Sport is the best propaganda of a healthy lifestyle. At the same time, today we can often see sportsmen appear in commercials of cigarettes and alcohol. Hundreds of videos appear in social networks, featuring famous sportsmen at clubs getting drunk. How can they be motivated to promote a healthy lifestyle by their own example?
“The IOC does not cooperate with alcohol and tobacco brands and urges sportsmen to avoid such cooperation, since it contradicts the main idea of our movement: promoting a healthy lifestyle. Of course, it is up to athletes themselves to manage their personal behavior and personal contracts. But I want to draw your attention to the fact that the brightest symbols of the Olympic sports, such legendary figures as Usain Bolt, Michael Jordan, and Ian Thorpe, absolutely correspond to the image of a sportsman which should serve as an example for the youth of the whole world.”
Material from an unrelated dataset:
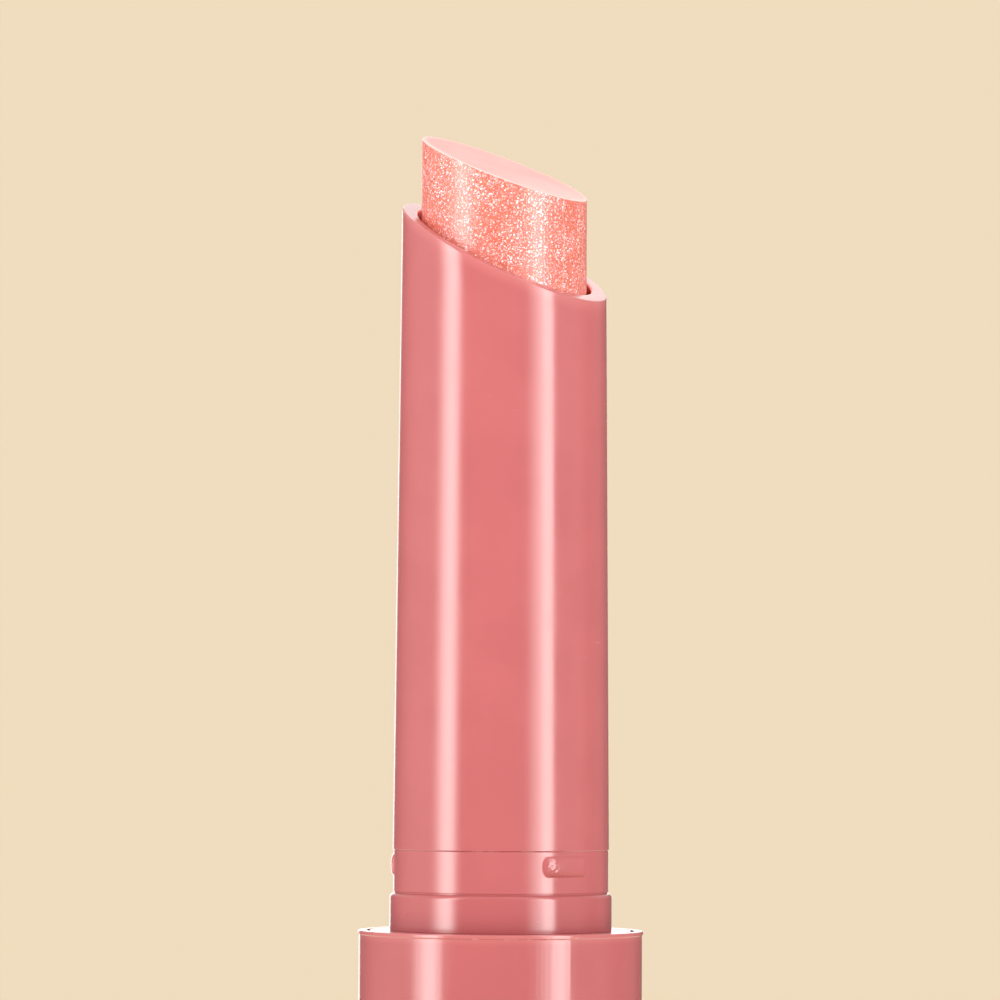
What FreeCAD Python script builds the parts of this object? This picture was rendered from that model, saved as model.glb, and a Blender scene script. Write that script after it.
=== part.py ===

“I ALWAYS HAVE A BAG WITH SPORTS CLOTHES WITH ME”
Do you keep on training?
“I cannot imagine my life without sport and exercise, this is an integral part of my everyday life. That is why I keep in shape. Running, swimming, cycling, tennis – this is the best kind of recreation for me. It helps to not only keep my body fit, but to restore my mental resources. No matter how busy my schedule is, no matter what country I am in, I always have a bag with sports clothes with me.”